Elizabeth C. Van Duzer

(Mrs. G. M. Van Duzer.)

Warwick, New York

    1. This Covenant is owned by his descendant, Miss Fanny Benedict of Warwick, N.Y. No doubt the same covenant was used when eleven years later "The said Benedict" founded the Baptist Church in the Wyoming Valley. In a note on Pittston in appendix, Miner’s "History of Wyoming Valley" is the statement, Rev. James Benedict was first minister there.

    2. Many members of Elder Benedict’s Church lived at Sterling, and occasionally meetings were held at that place.

    3. The last passage transcribed by Mrs.

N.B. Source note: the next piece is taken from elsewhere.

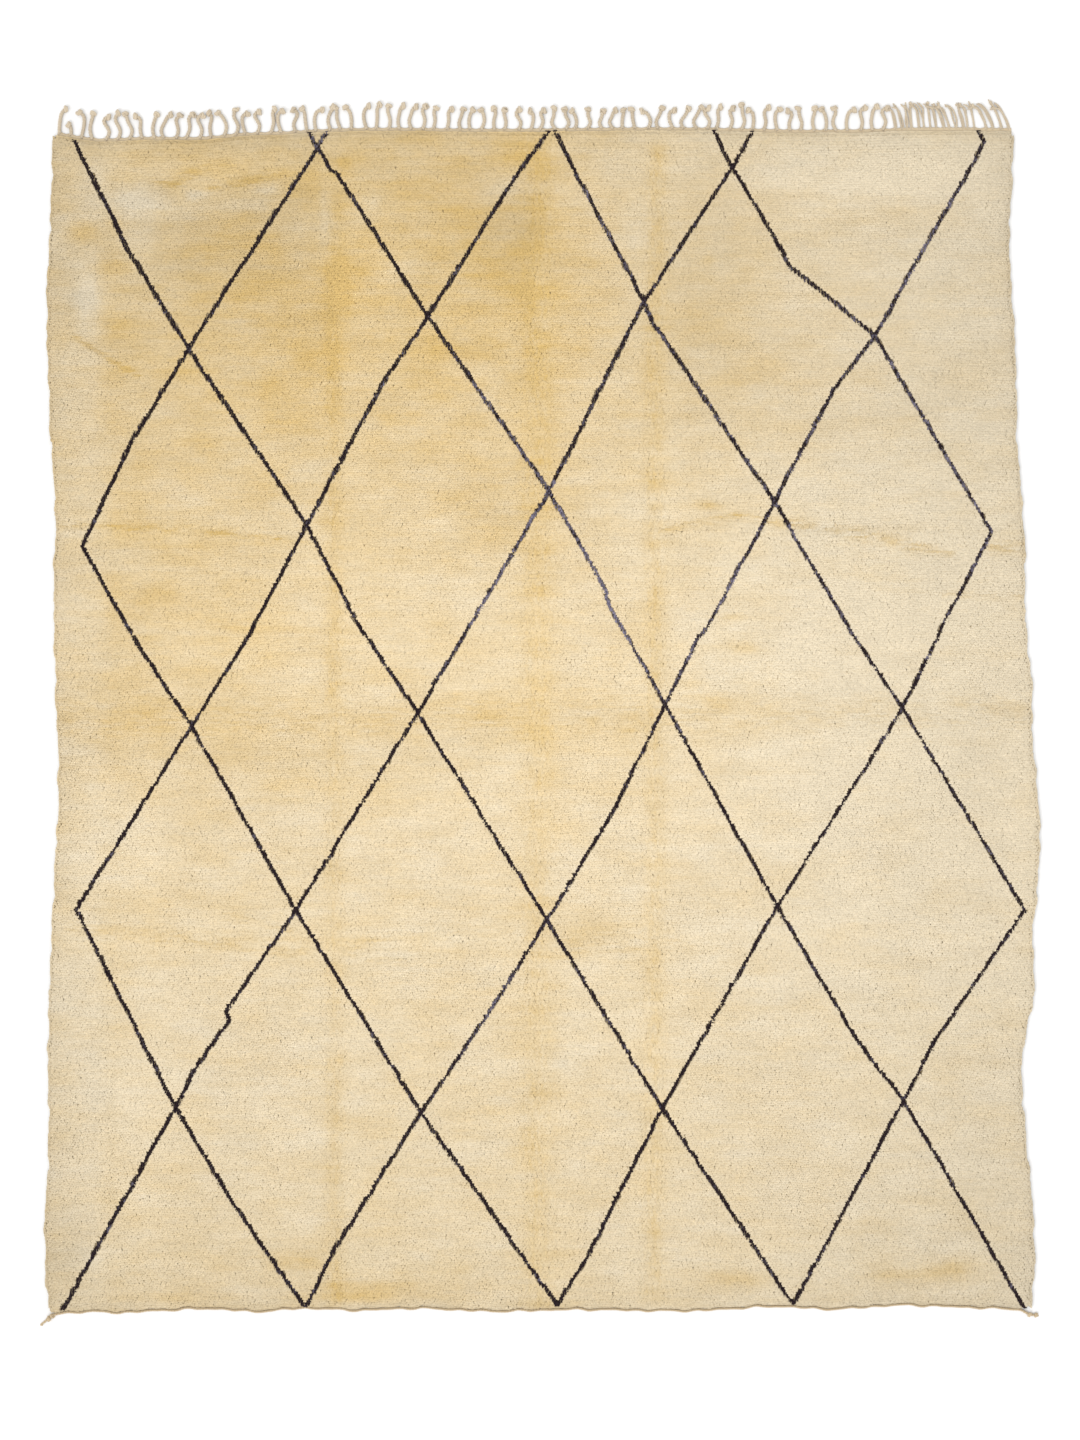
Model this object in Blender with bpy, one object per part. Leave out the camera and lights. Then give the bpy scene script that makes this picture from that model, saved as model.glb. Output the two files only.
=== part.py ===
"""A beni ourain rug lying flat: a knotted wool field, a fringed end band and a corded plain end.

Metres, +Z up. The rug lies on z = 0 and its field is centred on the origin.
+Y points to the fringed end, and the plain end with the sewn cord is at -Y.
"""

import math
from dataclasses import dataclass

import bmesh
import bpy
import numpy as np
from mathutils import Vector, noise

NAME = "beni_ourain_rug"
SEED = 11

# The field: a woven ground with its pile, taken as one lumpy slab.
WIDTH = 3.04  # side to side, before the edges wander
LENGTH = 3.66  # end to end, before the edges wander
THICKNESS = 0.018  # floor to the tips of the pile
CELLS_ACROSS = 36
CELLS_DOWN = 50
RIM_STEPS = (0.0, 0.012, 0.036)  # the first rows of the pile, measured in from the edge
RIM_FALL = (0.20, 0.04, 0.0)  # how much lower those rows are, as a share of the thickness
LUMP_HEIGHT = 0.0016
LUMP_SIZE = 0.42
SMALL_LUMP_HEIGHT = 0.0008
SMALL_LUMP_SIZE = 0.155
RIM_LUMP = 0.0015  # how far a lock of the rim leans in or out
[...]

Van Duzer from the original record relates the terrible tragedy at Wyoming, Pennsylvania in 1778 called the Wyoming Massacre. The settlers of Westmoreland were ambushed and murdered by the English and a group of Indian warriors. In many accounts Joseph Brant who was a Christianized Iroquois chief was held responsible for the atrocity that took place that fateful day. These same accounts credit Brant with having given Elder James Benedict and his family safe passage away from the carnage. However, many professional historians have deduced from other written records that Brant had nothing to do with the Wyoming Massacre and was not in the area at the time. The Indians were reacting to the intrusion upon their lands, partnering with the English who were trying to maintain control of the American continent for the Crown during the American Revolution.

    Note by transcriber – As you read this original account, you will notice the letter F appears where one might install an s instead. A character which literally appears to be an f often appears in these old documents and is quite characteristic in the handwritten script of the time.